Using Petri Nets as an Integrated Constraint Mechanism for Reinforcement Learning Tasks
Timon Sachweh, Pierre Haritz, Thomas Liebig
TL;DR
This work tackles trust and safety in reinforcement learning for real‑world control by integrating Petri nets as a constraint mechanism that augments state information, restricts actions, and enables verifiability. The authors formalize a State‑Enhanced CMDP (SE‑MDP) and introduce the RLPN architecture with a PN‑driven constraint update, yielding the PN‑CDQN algorithm that enforces PN constraints within the Q‑learning loop. Empirical evaluation on a four‑way traffic junction shows PN‑CDQN outperforms cycle‑based baselines and a vanilla DQN, achieving zero constraint violations and favorable AJWT metrics while maintaining robust learning progression.

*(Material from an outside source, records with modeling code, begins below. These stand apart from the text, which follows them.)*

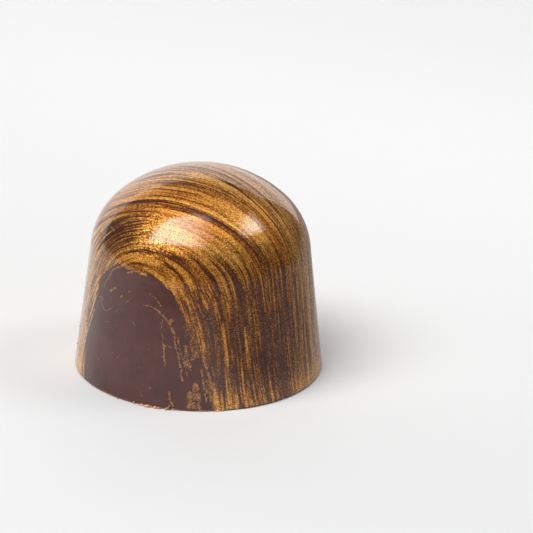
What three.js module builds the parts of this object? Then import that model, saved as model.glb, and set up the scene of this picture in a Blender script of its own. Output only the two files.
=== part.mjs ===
// A moulded chocolate praline: one solid piece with a drafted round wall, a rounded shoulder, a low crown
// and a flat foot that was scraped level in the mould. Millimetres, +Z up, origin at the centre of the foot.
import * as THREE from "three";

// Driving dimensions
const footRadius = 14.0; // where the wall runs out at the foot
const wallTopRadius = 12.36;
const wallHeight = 13.89;
const height = 23.25;
const shoulderRadius = 8.276;
const shoulderStart = THREE.MathUtils.degToRad(3.42); // the shoulder's first slope, against the wall's 6.7 degrees
const footEdgeRadius = 0.22; // the worn edge between the wall and the foot

// Fineness of the faceted solid
const facetsRound = 96;
const wallSteps = 5;
const footEdgeSteps = 4;
const shoulderSteps = 10;
const crownSteps = 9;

// Chocolate of the shell, as seen under its brushed gold dust
const brushedGold = new THREE.Color(0.42, 0.24, 0.1);

// Points of an arc in the profile's plane, where x is the radius and y the height. The first point is left out.
function arcPoints(centre, radius, startAngle, endAngle, steps) {
  return Array.from({ length: steps }, (_, i) => {
    const angle = THREE.MathUtils.lerp(startAngle, endAngle, (i + 1) / steps);
    return new THREE.Vector2(
      centre.x + radius * Math.cos(angle),
      centre.y + radius * Math.sin(angle),
    );
  });
}

// The shoulder's arc starts at the top of the wall. The crown's arc has its centre on the axis, passes through
// the top of the praline and touches the shoulder's arc where the two share a tangent.
function domeArcs() {
  const shoulder = new THREE.Vector2(
    wallTopRadius - shoulderRadius * Math.cos(shoulderStart),
    wallHeight - shoulderRadius * Math.sin(shoulderStart),
  );
  const drop = shoulder.y - height;
  const crownRadius =
    (shoulderRadius ** 2 - shoulder.x ** 2 - drop ** 2) /
    (2 * (drop + shoulderRadius));
  const crown = new THREE.Vector2(0, height - crownRadius);
  const meeting = Math.atan2(shoulder.y - crown.y, shoulder.x);
  return { shoulder, crown, crownRadius, meeting };
}

// The rounded edge of the foot: its arc touches the flat foot and the wall.
function footEdge() {
  const draft = Math.atan2(footRadius - wallTopRadius, wallHeight);
  const centre = new THREE.Vector2(
    footRadius -
      footEdgeRadius * Math.tan(draft) -
      footEdgeRadius / Math.cos(draft),
    footEdgeRadius,
  );
  return { centre, draft };
}

// Half of the praline's section, from the middle of the foot round to the middle of the crown.
function halfSection() {
  const { shoulder, crown, crownRadius, meeting } = domeArcs();
  const edge = footEdge();
  const points = [
    new THREE.Vector2(0, 0),
    new THREE.Vector2(edge.centre.x, 0),
    ...arcPoints(
      edge.centre,
      footEdgeRadius,
      -Math.PI / 2,
      edge.draft,
      footEdgeSteps,
    ),
  ];
  const wallFoot = points.at(-1);
  const wallTop = new THREE.Vector2(wallTopRadius, wallHeight);
  for (let i = 1; i <= wallSteps; i++) {
    points.push(wallFoot.clone().lerp(wallTop, i / wallSteps));
  }
  points.push(
    ...arcPoints(
      shoulder,
      shoulderRadius,
      shoulderStart,
      meeting,
      shoulderSteps,
    ),
    ...arcPoints(crown, crownRadius, meeting, Math.PI / 2, crownSteps),
  );
  points.at(-1).x = 0;
  return points;
}

// The lathe turns the half section round Y, so it is stood up to make the axis +Z.
function pralineGeometry() {
  const turned = new THREE.LatheGeometry(halfSection(), facetsRound);
  turned.rotateX(Math.PI / 2);
  return turned;
}

const praline = new THREE.Mesh(
  pralineGeometry(),
  new THREE.MeshStandardMaterial({
    color: brushedGold,
    roughness: 0.35,
    metalness: 0.4,
  }),
);
praline.name = "praline";

const part = new THREE.Group();
part.add(praline);

export default part;
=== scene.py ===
"""A moulded chocolate praline, brushed inside its mould with gold dust before the chocolate went in.

The dust lies in arches round a bare dark side, as if a fingertip had wiped it round the cavity. Lengths here
are in millimetres and are turned into metres where a mesh, a light or the camera is made.
"""

import math

import bmesh
import bpy
import numpy as np
from mathutils import Matrix, Vector


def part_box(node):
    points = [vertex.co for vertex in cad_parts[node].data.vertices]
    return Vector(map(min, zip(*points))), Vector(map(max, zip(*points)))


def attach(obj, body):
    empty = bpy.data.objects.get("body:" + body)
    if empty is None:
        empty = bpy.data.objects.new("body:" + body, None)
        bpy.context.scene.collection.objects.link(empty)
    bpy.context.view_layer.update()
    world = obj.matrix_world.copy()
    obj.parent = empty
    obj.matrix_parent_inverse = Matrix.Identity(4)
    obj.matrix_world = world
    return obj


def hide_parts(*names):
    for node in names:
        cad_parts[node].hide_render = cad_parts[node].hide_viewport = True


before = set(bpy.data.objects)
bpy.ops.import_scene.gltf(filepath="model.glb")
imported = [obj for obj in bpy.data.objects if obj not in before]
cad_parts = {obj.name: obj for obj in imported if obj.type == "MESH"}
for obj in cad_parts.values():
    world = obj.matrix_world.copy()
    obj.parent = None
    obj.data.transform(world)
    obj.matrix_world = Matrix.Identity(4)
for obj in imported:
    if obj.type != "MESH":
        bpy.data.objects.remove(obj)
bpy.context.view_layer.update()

MM = 0.001  # metres in a millimetre
UPWARDS = (0, 0, 1)

# The section of the solid. Its height is read from the praline's part in model.glb.
HEIGHT = (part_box("praline")[1] / MM).z
FOOT_RADIUS = 14.0
WALL_TOP_RADIUS = 12.36
WALL_HEIGHT = 13.89
SHOULDER_RADIUS = 8.276
SHOULDER_START = math.radians(3.42)
FOOT_EDGE_RADIUS = 0.22

# Fineness of the shell's mesh
ROUND_STEPS = 512
SECTION_STEP = 0.2
FOOT_EDGE_STEP = 0.07
FOOT_RINGS = 22

# The scraped edge of the foot: how far it stands out all round and where the crumbs broke off
BURR = 0.008
ROUGH_BURR = 0.022
ROUGH_MIDDLE = 250  # degrees round from +X
ROUGH_WIDTH = 20
BURR_WAVES = (9, 14, 23, 37, 61, 88, 120)  # waves round the foot
BURR_HEIGHT = 0.45

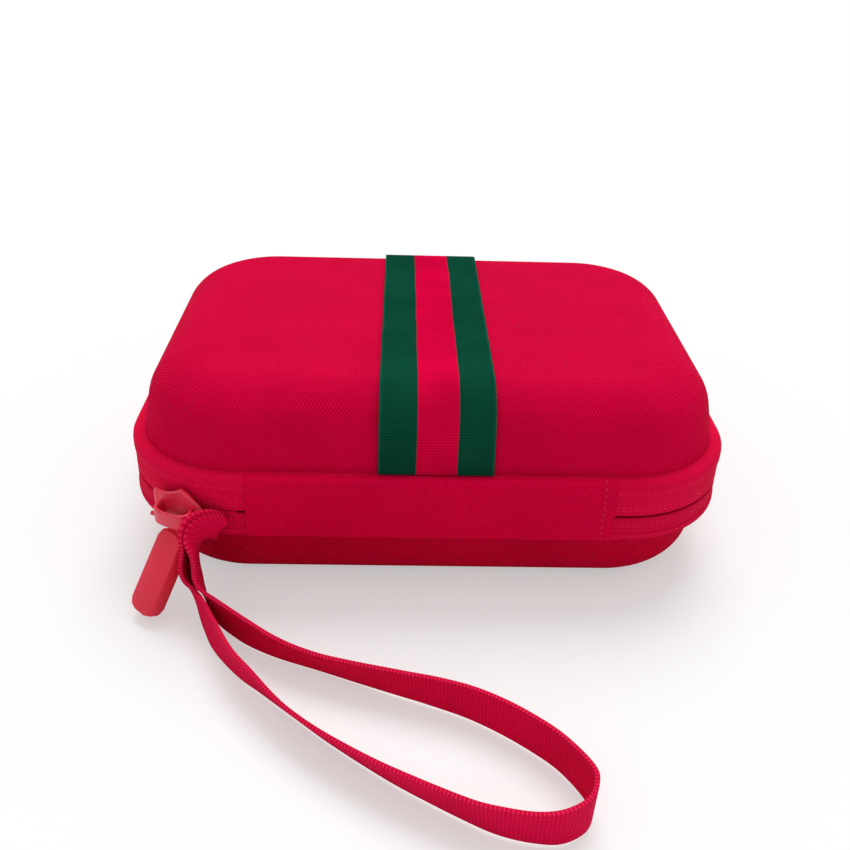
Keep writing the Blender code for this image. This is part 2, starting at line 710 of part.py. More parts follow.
def lid_pocket(parts, cutters):
    """The net pocket stretched across the lid, open towards the back, with its bound edge and sachets."""
    levels = wall_levels(LID, INSIDE_DEPTH)
    knee_inset, knee_z = levels[1]
    reach = LID_EDGE_ROUND - INSIDE_DEPTH
    rise = (POCKET_HEIGHT - knee_z) / reach
    inset = knee_inset + reach * (1 - math.cos(math.asin(rise))) + GAP
    net_look = material("black_net", (0.03, 0.03, 0.03), 0.9)
    top = POCKET_HEIGHT + POCKET_THICKNESS
    sections = [plan_ring(inset, POCKET_HEIGHT), plan_ring(inset + GAP, top)]
    net = lofted("mesh_pocket", sections, net_look, parts)
    low, high = (-CASE_WIDTH, POCKET_MOUTH_Y, 0), (CASE_WIDTH, CASE_DEPTH, CASE_HEIGHT)
    keep = block("pocket_cut", low, high, net_look, cutters)
    boolean(net, keep, "DIFFERENCE")
    half = CASE_WIDTH / 2 - inset - 2 * GAP
    low = (-half, POCKET_MOUTH_Y + GAP, POCKET_HEIGHT - BINDING_SIZE / 2)
    high = (half, POCKET_MOUTH_Y + GAP + BINDING_SIZE, POCKET_HEIGHT + BINDING_SIZE / 2)
    binding = block("pocket_binding", low, high, elastic(), parts, bevel=0.0005, segments=1)
    sachets = []
    for number in range(SACHETS):
        z = top + GAP + number * (SACHET_SIZE[2] + GAP)
        corner = (-SACHET_SIZE[0] / 2, -0.0360, z)
        look = paper("sachet_foil", (0.55, 0.62, 0.70))
        sachets.append(pack(f"wipe_sachet_{number + 1}", corner, SACHET_SIZE, look, parts, bevel=0.0003))
    return [net, binding, *sachets, keep]


# ---------------------------------------------------------------- assembly

def main():
    clear_scene()
    parts = new_collection("first_aid_kit")
    cutters = new_collection("cutters")

    moulded_shell("base_shell", BASE, parts)
    lining("base_lining", BASE, parts)
    lid = [moulded_shell("lid_shell", LID, parts), lining("lid_lining", LID, parts), lid_ribbon(parts)]
    _, upper_tape = zip_tapes(parts)
    zip_coil("zip_coil_lower", ZIP_HEIGHT - COIL_OFFSET, parts)
    lid += [upper_tape, zip_coil("zip_coil_upper", ZIP_HEIGHT + COIL_OFFSET, parts)]
    zip_stop("zip_stop_left", -1, parts)
    zip_stop("zip_stop_right", 1, parts)
    hinge_spine(parts)
    hinge_lining(parts)
    lid += lid_pocket(parts, cutters)
    build_supplies(parts, cutters)
    wrist_strap(parts)
    strap_tack(parts, cutters)

    hinge_axis = empty("lid_hinge_axis", Matrix.Translation((0, HINGE_Y, ZIP_HEIGHT)), parts)
    carry(hinge_axis, *lid)
    slider_axis = empty("slider_travel_axis", slider_place(), parts)
    build_slider(parts, cutters, slider_axis)
    pivot = Matrix.Translation((PIVOT_R, 0, -PIN_DROP)) @ Matrix.Rotation(-PULLER_LEAN, 4, "Y")
    pivot_axis = empty("puller_swing_axis", slider_axis.matrix_world @ pivot, parts)
    carry(slider_axis, pivot_axis)
    build_puller(parts, cutters, pivot_axis)
    for obj in parts.objects:
        if obj.type == "MESH" and obj.name.startswith(("bandage", "tape", "puller")):
            obj.data.shade_smooth()
            obj.data.set_sharp_from_angle(angle=math.radians(40))


main()
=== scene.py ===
import math
import bmesh
import bpy
from mathutils import Matrix, Vector


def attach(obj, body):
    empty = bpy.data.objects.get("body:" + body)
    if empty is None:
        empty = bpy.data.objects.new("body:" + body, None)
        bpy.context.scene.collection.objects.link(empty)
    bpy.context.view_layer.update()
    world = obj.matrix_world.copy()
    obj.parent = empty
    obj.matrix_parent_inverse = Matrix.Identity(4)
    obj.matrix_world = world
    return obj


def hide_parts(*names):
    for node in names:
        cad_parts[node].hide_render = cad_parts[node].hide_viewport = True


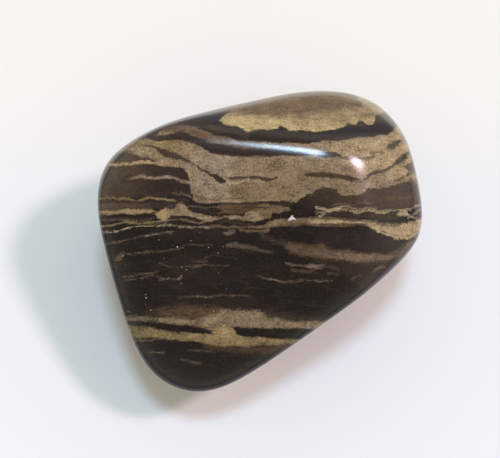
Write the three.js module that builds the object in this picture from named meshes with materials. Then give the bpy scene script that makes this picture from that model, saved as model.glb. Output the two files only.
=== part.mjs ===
// A tumbled stromatolite: one solid, polished pebble of banded fossil rock.
//
// Before tumbling it was a broken chunk of rock. Each face of that chunk is written
// here as a plane: the way it looks, how steeply, and how far it lies from the heart
// of the stone. Tumbling then wears every edge and corner round, and the power sums in
// wornRadius do the same: the higher a sharpness is, the less has been worn off there.
//
// Millimetres and degrees. +Z is up, +X runs along the fossil layers, and -Y is the low,
// narrow end of the wedge. The origin is under the middle of the stone, on the surface
// that it rests on.
import * as THREE from "three";
import { mergeVertices } from "three/addons/utils/BufferGeometryUtils.js";

// ---- Driving dimensions ---------------------------------------------------------------

// 2 would make a ball, and 30 a chunk with barely broken edges.
const RIM_SHARPNESS = 12; // where the top and the underside meet the sides, and the ridges
const CORNER_SHARPNESS = 10; // from one side to the next, as seen from above
const REST_WEAR = 0.16; // depth worn flat off the domed underside, where the stone rests
const MESH_DETAIL = 19; // how often each edge of the starting icosahedron is cut
const MERGE_DISTANCE = 1e-5; // the ball's corners closer than this are one corner
const MESH_SQUASH = 0.52; // the ball's height before it is pushed out, as a share of its width

// bearing: the compass way that the face looks, 0 along +X and 90 along +Y.
// rise: how far it looks up from level, 90 for a floor tile and -90 for a ceiling.
// reach: from the heart of the stone to the face.
const CROWN = [
  { name: "broad sloping top", bearing: 261, rise: 68, reach: 6.4 },
  { name: "back bevel", bearing: 84, rise: 48, reach: 10.5 },
  { name: "right shoulder", bearing: 335, rise: 60, reach: 10.3 },
  { name: "left back shoulder", bearing: 150, rise: 48, reach: 14.0 },
];
const GIRDLE = [
  { name: "right side", bearing: 355, rise: -4, reach: 16.0 },
  { name: "right back corner", bearing: 17, rise: 4, reach: 15.5 },
  { name: "back", bearing: 70, rise: 6, reach: 16.9 },
  { name: "long left back", bearing: 113, rise: 8, reach: 11.8 },
  { name: "left back corner", bearing: 159, rise: 0, reach: 17.0 },
  { name: "left side", bearing: 191, rise: -14, reach: 13.1 },
  { name: "left front corner", bearing: 235, rise: -22, reach: 16.6 },
  { name: "front tip", bearing: 277, rise: -28, reach: 14.5 },
  { name: "long right front", bearing: 309, rise: -22, reach: 9.6 },
];
const BELLY = [
  { name: "underside", bearing: 0, rise: -90, reach: 8.1 },
  { name: "back undercut", bearing: 100, rise: -38, reach: 12.5 },
  { name: "front undercut", bearing: 256, rise: -56, reach: 11.6 },
  { name: "left undercut", bearing: 190, rise: -46, reach: 12.2 },
  { name: "right undercut", bearing: 10, rise: -46, reach: 12.2 },
];

// ---- The worn chunk -------------------------------------------------------------------

// A face as its outward direction divided by its reach, so that a point on the face gives
// exactly 1 when it is dotted with it.
function planeOf({ bearing, rise, reach }) {
  const turn = THREE.MathUtils.degToRad(bearing);
  const tilt = THREE.MathUtils.degToRad(rise);
  return new THREE.Vector3(
    Math.cos(turn) * Math.cos(tilt),
    Math.sin(turn) * Math.cos(tilt),
    Math.sin(tilt),
  ).divideScalar(reach);
}

const sides = GIRDLE.map(planeOf);
const topAndUnderside = [...CROWN, ...BELLY].map(planeOf);

function powerSum(faces, direction, sharpness) {
  let sum = 0;
  for (const face of faces) {
    sum += Math.max(0, face.dot(direction)) ** sharpness;
  }
  return sum;
}

// How far the worn surface lies from the heart of the stone, along a unit direction. The
// sides are joined first, with their rounder corners, and then meet the other faces.
function wornRadius(direction) {
  const girdle = powerSum(sides, direction, CORNER_SHARPNESS) ** (1 / CORNER_SHARPNESS);
  const others = powerSum(topAndUnderside, direction, RIM_SHARPNESS);
  return (girdle ** RIM_SHARPNESS + others) ** (-1 / RIM_SHARPNESS);
}

function makeStoneGeometry() {
  // The ball is squashed first, which crowds its facets around the rim. The rim is the most
  // tightly curved part of the stone, and lies furthest from its heart.
  const ball = new THREE.IcosahedronGeometry(1, MESH_DETAIL).scale(1, 1, MESH_SQUASH);
  ball.deleteAttribute("normal");
  ball.deleteAttribute("uv");
  const stone = mergeVertices(ball, MERGE_DISTANCE);

  const points = stone.getAttribute("position");
  const point = new THREE.Vector3();
  for (let i = 0; i < points.count; i += 1) {
    point.fromBufferAttribute(points, i).normalize();
    point.multiplyScalar(wornRadius(point));
    points.setXYZ(i, point.x, point.y, point.z);
  }

  stone.computeBoundingBox();
  wearFlat(points, stone.boundingBox.min.z + REST_WEAR);
  standOnOrigin(stone);
  stone.computeVertexNormals();
  return stone;
}

// Brings everything below a height up to it, which leaves a small level patch.
function wearFlat(points, height) {
  for (let i = 0; i < points.count; i += 1) {
    points.setZ(i, Math.max(points.getZ(i), height));
  }
}

// Moves the stone so that the middle of its box stands over the origin, at its lowest level.
function standOnOrigin(geometry) {
  geometry.computeBoundingBox();
  const { min, max } = geometry.boundingBox;
  geometry.translate(-(min.x + max.x) / 2, -(min.y + max.y) / 2, -min.z);
}

// ---- The part -------------------------------------------------------------------------

const polishedRock = new THREE.MeshStandardMaterial({
  name: "polished_banded_rock",
  color: 0x4f4235,
  roughness: 0.22,
  metalness: 0,
});

const stone = new THREE.Mesh(makeStoneGeometry(), polishedRock);
stone.name = "stone";

const stromatolite = new THREE.Group();
stromatolite.name = "tumbled_stromatolite";
stromatolite.add(stone);

export default stromatolite;
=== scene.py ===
# %% [markdown]
# # A tumbled stromatolite
#
# The object is one polished pebble. It is a piece of fossil rock: mats of microbes trapped
# sand, layer on layer, and the layers turned to stone. Tan beds are the sand, and dark beds
# are the mud between. This lesson dresses the measured solid with a smooth skin and paints
# the beds with shader nodes, so that no picture is needed and every side is covered.

import math

import bmesh
import bpy
import numpy as np
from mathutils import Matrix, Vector, noise


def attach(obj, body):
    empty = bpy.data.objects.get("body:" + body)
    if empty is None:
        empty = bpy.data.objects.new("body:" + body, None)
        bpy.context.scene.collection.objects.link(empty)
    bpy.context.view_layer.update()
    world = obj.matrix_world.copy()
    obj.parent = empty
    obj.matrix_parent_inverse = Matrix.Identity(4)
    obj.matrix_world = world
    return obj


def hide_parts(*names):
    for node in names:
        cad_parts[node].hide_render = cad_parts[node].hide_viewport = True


MM = 0.001

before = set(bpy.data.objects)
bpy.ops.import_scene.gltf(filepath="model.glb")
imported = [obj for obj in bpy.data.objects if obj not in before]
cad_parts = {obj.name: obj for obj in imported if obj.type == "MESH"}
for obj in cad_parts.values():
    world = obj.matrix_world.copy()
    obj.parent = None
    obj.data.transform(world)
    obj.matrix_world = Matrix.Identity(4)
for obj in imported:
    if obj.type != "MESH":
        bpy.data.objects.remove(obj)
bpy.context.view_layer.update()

# %% [markdown]
# ## Small helpers for nodes
#
# The rock below takes over eight hundred nodes, and writing them one by one would hide
# the idea. These helpers add a node, feed its inputs with numbers or with other nodes, and
# return the output that the next step wants.

# %% Helpers that add nodes
def feed(tree, socket, value):
    """Gives an input a number or colour, or links another node's output to it."""
    if isinstance(value, bpy.types.NodeSocket):
        tree.links.new(value, socket)
    else:
        socket.default_value = value


def calculate(tree, operation, *values, clamp=False):
    """A Math node."""
    node = tree.nodes.new("ShaderNodeMath")
    node.operation = operation
    node.use_clamp = clamp
    for socket, value in zip(node.inputs, values):
        feed(tree, socket, value)
    return node.outputs[0]


def ramp(tree, value, low, high, to_low=0.0, to_high=1.0):
    """A Map Range node with soft ends: low becomes to_low, and high becomes to_high."""
    node = tree.nodes.new("ShaderNodeMapRange")
    node.interpolation_type = "SMOOTHSTEP"
    for socket, number in zip(node.inputs[:5], (value, low, high, to_low, to_high)):
        feed(tree, socket, number)
    return node.outputs[0]


def blend(tree, mask, under, over, how="MIX"):
    """A Mix node for colours: over covers under where the mask is 1."""
    node = tree.nodes.new("ShaderNodeMix")
    node.data_type = "RGBA"
    node.blend_type = how
    feed(tree, node.inputs[0], mask)
    feed(tree, node.inputs[6], under)
    feed(tree, node.inputs[7], over)
    return node.outputs[2]


def cloud(tree, where, scale, detail=2.0, harshness=0.5):
    """A Noise Texture. Its features are about 1 / scale across."""
    node = tree.nodes.new("ShaderNodeTexNoise")
    feed(tree, node.inputs["Vector"], where)
    node.inputs["Scale"].default_value = scale
    node.inputs["Detail"].default_value = detail
    node.inputs["Roughness"].default_value = harshness
    return node


def scaled(tree, where, factors, shift=(0, 0, 0)):
    """Stretches a coordinate: a small factor makes long features."""
    node = tree.nodes.new("ShaderNodeMapping")
    feed(tree, node.inputs["Vector"], where)
    node.inputs["Scale"].default_value = factors
    node.inputs["Location"].default_value = shift
    return node.outputs[0]


def new_group(name, inputs, outputs):
    """An empty shader node group with named sockets, and its two end nodes."""
    tree = bpy.data.node_groups.new(name, "ShaderNodeTree")
    for label, kind in inputs:
        tree.interface.new_socket(name=label, in_out="INPUT", socket_type=kind)
    for label, kind in outputs:
        tree.interface.new_socket(name=label, in_out="OUTPUT", socket_type=kind)
    return tree, tree.nodes.new("NodeGroupInput"), tree.nodes.new("NodeGroupOutput")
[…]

The approach offers verifiable, constraint‑aware RL suitable for process‑model‑based domains and promises broad applicability, with future work on decentralized MARL, privacy in communication, and extensions to Colored/Timed PNs.
Abstract
The lack of trust in algorithms is usually an issue when using Reinforcement Learning (RL) agents for control in real-world domains such as production plants, autonomous vehicles, or traffic-related infrastructure, partly due to the lack of verifiability of the model itself. In such scenarios, Petri nets (PNs) are often available for flowcharts or process steps, as they are versatile and standardized. In order to facilitate integration of RL models and as a step towards increasing AI trustworthiness, we propose an approach that uses PNs with three main advantages over typical RL approaches: Firstly, the agent can now easily be modeled with a combined state including both external environmental observations and agent-specific state information from a given PN. Secondly, we can enforce constraints for state-dependent actions through the inherent PN model. And lastly, we can increase trustworthiness by verifying PN properties through techniques such as model checking. We test our approach on a typical four-way intersection traffic light control setting and present our results, beating cycle-based baselines.